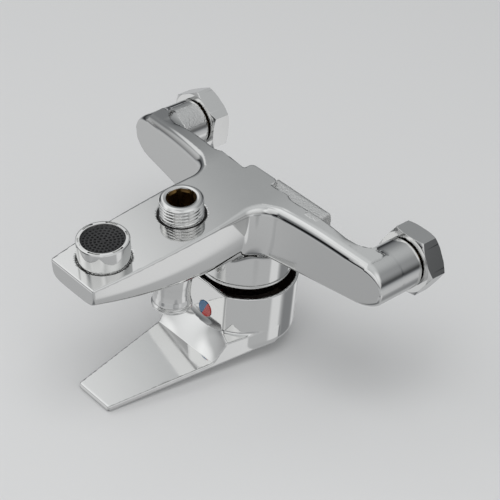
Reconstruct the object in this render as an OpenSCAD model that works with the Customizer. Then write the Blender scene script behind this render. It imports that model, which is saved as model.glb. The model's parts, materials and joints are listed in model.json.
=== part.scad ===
// Wall-mounted single-lever bath and shower mixer tap, in the position of use:
// +Z up, -Y out from the wall, the wall's inlet faces in the plane Y = 0.
// The origin lies midway between the two inlet axes.

/* [Inlets] */
// Distance between the two inlet axes
inlet_centres = 150; // [140:1:170]
// Outer diameter of the inlet legs
leg_d = 25; // [24:0.5:27]
// Width across the flats of the union nuts
nut_af = 30; // [30:0.5:34]
// Length of a union nut
nut_len = 10.5; // [10:0.5:14]
// Minor diameter of the union nut's G3/4 thread
nut_bore_d = 24.12; // [24:0.02:24.6]
// Thickness of the nut's front wall
nut_wall = 2.5; // [2:0.1:3]
// Distance between the nut's front face and the end of the leg
nut_gap = 0.8; // [0.6:0.1:3]
// Outer diameter of the threaded inlet tails
tail_d = 19; // [17:0.2:20]
// Water bore of the inlet tails
tail_bore_d = 14; // [10:0.2:15]

/* [Spout] */
// Angle by which the flat underside rises towards the tip
spout_rise = 6.5; // [0:0.5:10]
// Depth of the flat underside below the inlet axes, at the cartridge axis
deck_drop = 20.2; // [18:0.2:24]
// Length of the spout from the cartridge axis, along the underside
spout_len = 108; // [104:1:130]
// Width of the spout at its tip
tip_w = 30.6; // [28:0.2:34]
// Height of the spout at its tip
tip_h = 10.8; // [9:0.2:13]
// Width of the spout where it leaves the body
root_w = 40; // [38:0.5:42]
// Height of the body under the cartridge
root_h = 32; // [30:0.5:34]
// Radius of the inner corners between spout and arms
arm_fillet = 9; // [8:0.5:11]

/* [Arms] */
// Depth of an arm where it meets its leg
arm_d = 12; // [11:0.5:14]
// Height of an arm's top above the inlet axes
arm_top_z = 11.8; // [10:0.2:12]
// Angle by which the arms are swept back to the wall
arm_sweep = 11; // [9:0.5:13]

/* [Cartridge] */
// Distance of the cartridge axis from the wall
axis_out = 40.1; // [40:0.1:50]
// Height of the chamber floor above the inlet axes
floor_z = 4; // [2:0.5:6]
// Diameter of the cartridge
cart_d = 34.8; // [34:0.2:36]
// Outer diameter of the cartridge chamber
boss_d = 47; // [46:0.5:50]
// Height of the chamber's rim above the inlet axes
boss_top = 29.7; // [29:0.1:31]
// Height of the lever's pivot above the inlet axes
pivot_z = 30; // [29:0.5:31]
// Thickness of the fixed ceramic disc
fixed_disc_t = 3; // [2:0.2:4]
// Thickness of the moving ceramic disc
moving_disc_t = 3.4; // [2.4:0.2:4]
// Width of the stem's square
stem_w = 8; // [7:0.2:9]
// Outer radius of the cover dome about the pivot
dome_r = 21.5; // [21:0.1:22]
// Thickness of the cover dome
dome_t = 1.6; // [1:0.1:2]

/* [Handle] */
// Outer diameter of the handle's skirt
skirt_d = 55; // [54:0.5:58]
// Wall thickness of the skirt
skirt_t = 1.6; // [1.2:0.1:2]
// Height of the skirt's lower rim above the inlet axes
skirt_z = 34.7; // [34:0.1:38]
// Height of the handle's top above the inlet axes, at the cartridge axis
handle_top = 66.5; // [66:0.5:72]
// Reach of the lever from the cartridge axis
lever_len = 92.5; // [80:0.5:110]
// Width of the lever at its tip
lever_tip_w = 22.6; // [18:0.2:26]
// Thickness of the lever's blade
lever_t = 3; // [2.4:0.1:4]
// Angle by which the lever rises towards its tip
lever_rise = 4.5; // [0:0.5:8]
// Distance of the front facet from the cartridge axis
facet_out = 24; // [23.6:0.1:25]
// Distance of the crease under the blade from the cartridge axis
crease_out = 35.5; // [33:0.5:40]
// Height of the index plug and the set screw
plug_z = 50; // [49:0.5:52]
// Diameter of the index plug
plug_d = 8.5; // [7:0.1:9]

/* [Diverter] */
// Distance of the diverter axis from the wall
diverter_out = 86.6; // [86:0.1:92]
// Diameter of the diverter knob
knob_d = 20; // [19:0.2:21]
// Height of the knob's top above the inlet axes
knob_top = 37.1; // [36:0.1:38]
// Diameter of the diverter stem
div_stem_d = 5; // [4:0.1:6]
// Travel of the diverter
div_travel = 6; // [5:0.5:6.5]

/* [Outlets] */
// Distance of the shower outlet from the cartridge axis, along the underside
nipple_out = 44; // [42:0.5:46]
// Outer diameter of the shower outlet's G1/2 thread
nipple_d = 20.955; // [20.8:0.005:21]
// Height of the shower outlet below the underside
nipple_h = 9.6; // [9:0.1:14]
// Width across the flats of the shower outlet's hexagonal socket
socket_af = 12; // [10:0.5:13]
// Distance of the aerator from the cartridge axis, along the underside
aerator_out = 89.6; // [86:0.2:92]
// Diameter of the aerator housing
aerator_d = 24.6; // [24:0.1:25]
// Height of the aerator housing below the underside
aerator_h = 10.8; // [9:0.1:14]

/* [Fits] */
// Radial clearance of a running fit
run_gap = 0.08; // [0.05:0.01:0.1]
// Clearance between parts that move past each other
free_gap = 0.3; // [0.3:0.05:0.5]
// Radial clearance of a screwed or pushed-in part
seat_gap = 0.05; // [0.02:0.01:0.1]

/* [Hidden] */
$fn = 64;
eps = 0.01;
through = 60;
fixed_disc_d = 30.4;
axis_y = -axis_out;
deck_z = -deck_drop;
leg_x = inlet_centres / 2;
leg_end_y = -(nut_len + nut_gap);
arm_front = -8.4;
arm_root_x = 40;
corner_x = root_w / 2 + arm_fillet - 0.4;
corner_y = arm_front + (corner_x - arm_root_x) * tan(arm_sweep) - (arm_fillet - 0.4) / cos(arm_sweep);
corner_h = 21;
root_sweep = 7.4;
arm_rear = -3.3;
arm_back = 6;
arm_end_y = axis_y + arm_front + (leg_x - arm_root_x) * tan(arm_sweep) + arm_d / 2;
way_d = 6;
cross_way_d = 6.5;
way_z = -5;
way_bend_x = 24;
way_bend_y = axis_y - 6.3;
run_on = 2;
tail_depth = 12;
nut_thread = 3.4;
nut_relief = 0.5;
flange_t = 2.3;
flange_d = nut_bore_d - 2 * free_gap;
washer_t = 2;
chamber_d = cart_d + 2 * seat_gap;
cone_foot = deck_z + 5;
cone_foot_r = 17;
seal_t = 1;
base_t = 3;
base_z = floor_z + seal_t;
fixed_z = base_z + base_t;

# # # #

__DIRECTION__.
Give back exactly the material above from its opening line to the line bearing "arm_sweep = 11; // [9:0.5:13]".

__EXERCISE RESPONSE__.
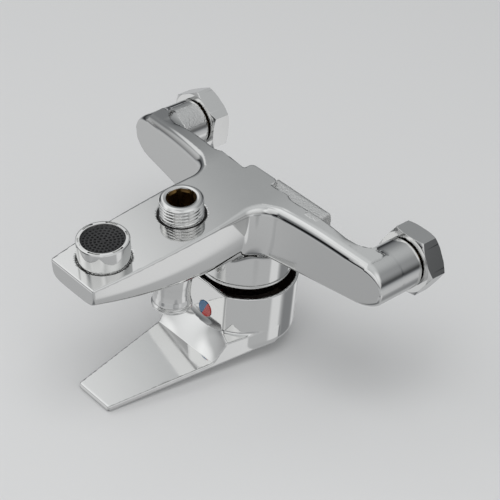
Reconstruct the object in this render as an OpenSCAD model that works with the Customizer. Then write the Blender scene script behind this render. It imports that model, which is saved as model.glb. The model's parts, materials and joints are listed in model.json.
=== part.scad ===
// Wall-mounted single-lever bath and shower mixer tap, in the position of use:
// +Z up, -Y out from the wall, the wall's inlet faces in the plane Y = 0.
// The origin lies midway between the two inlet axes.

/* [Inlets] */
// Distance between the two inlet axes
inlet_centres = 150; // [140:1:170]
// Outer diameter of the inlet legs
leg_d = 25; // [24:0.5:27]
// Width across the flats of the union nuts
nut_af = 30; // [30:0.5:34]
// Length of a union nut
nut_len = 10.5; // [10:0.5:14]
// Minor diameter of the union nut's G3/4 thread
nut_bore_d = 24.12; // [24:0.02:24.6]
// Thickness of the nut's front wall
nut_wall = 2.5; // [2:0.1:3]
// Distance between the nut's front face and the end of the leg
nut_gap = 0.8; // [0.6:0.1:3]
// Outer diameter of the threaded inlet tails
tail_d = 19; // [17:0.2:20]
// Water bore of the inlet tails
tail_bore_d = 14; // [10:0.2:15]

/* [Spout] */
// Angle by which the flat underside rises towards the tip
spout_rise = 6.5; // [0:0.5:10]
// Depth of the flat underside below the inlet axes, at the cartridge axis
deck_drop = 20.2; // [18:0.2:24]
// Length of the spout from the cartridge axis, along the underside
spout_len = 108; // [104:1:130]
// Width of the spout at its tip
tip_w = 30.6; // [28:0.2:34]
// Height of the spout at its tip
tip_h = 10.8; // [9:0.2:13]
// Width of the spout where it leaves the body
root_w = 40; // [38:0.5:42]
// Height of the body under the cartridge
root_h = 32; // [30:0.5:34]
// Radius of the inner corners between spout and arms
arm_fillet = 9; // [8:0.5:11]

/* [Arms] */
// Depth of an arm where it meets its leg
arm_d = 12; // [11:0.5:14]
// Height of an arm's top above the inlet axes
arm_top_z = 11.8; // [10:0.2:12]
// Angle by which the arms are swept back to the wall
arm_sweep = 11; // [9:0.5:13]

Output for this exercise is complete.